8. The method (600) of any preceding claim, further comprising: searching for objects of interest in the first sensor data, to generate for each region of the first plurality of regions, a detection result indicative of number of objects of interest detected within a predefined time duration.
9. The method (600) of claim 8, further comprising.adjusting processing rate of each region of at least one of the first sensor data and its corresponding region in the second sensor data, based on the detection result.
The method (600) of claim 9, wherein adjusting the processing rate of each region of at least one of the first sensor data and its corresponding region in the second sensor data comprises setting the processing rate to a high rate based on the detection result indicating at least one object of interest detected within the predefined time duration, and further comprises setting the processing rate to a low rate based on the detection result indicating no object of interest detected within the predefined time duration.

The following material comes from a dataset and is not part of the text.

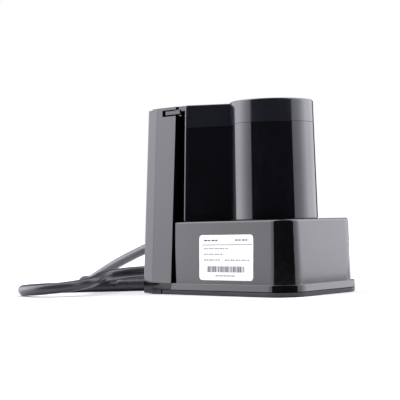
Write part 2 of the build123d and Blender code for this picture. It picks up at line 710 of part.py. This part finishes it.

11 The method (600) of claim 10, wherein fusing the filtered first sensor data with the second sensor data results in generating two-dimensional data for the regions with high processing rate and three-dimensional data for the regions with low processing rate.
12. The method (600) of any preceding claims, wherein processing of the two-dimensional data and the three-dimensional data is time-division multiplexed.
13. The method (600) of any preceding claims, wherein fusing the filtered first sensor data with the second sensor data comprises substituting the invalid regions (204) of the first sensor data with regions in the second sensor data that correspond to the invalid regions (204) of the first sensor data, wherein the second sensor data has a lower frame rate than the first sensor data.
14. An environment perception system (400) for use with a vehicle, the environment perception system (400) comprising: a first sensor (432) configured to generate the first sensor data; a second sensor (444) configured to generate the second sensor data; and a processor (110) configured to perform the computer-implemented method (600) of any one of claims Ito 13.
15. The environment perception system (400) of claim 14, wherein the first sensor is of a different sensor type from the second sensor.
16. A vehicle (100, 500) comprising: the environment perception system (400) of any one of claims 14 to 15, wherein preferably the environment perception system (400) is additionally configured to manoeuvre the vehicle (100, 500) based on the fused data.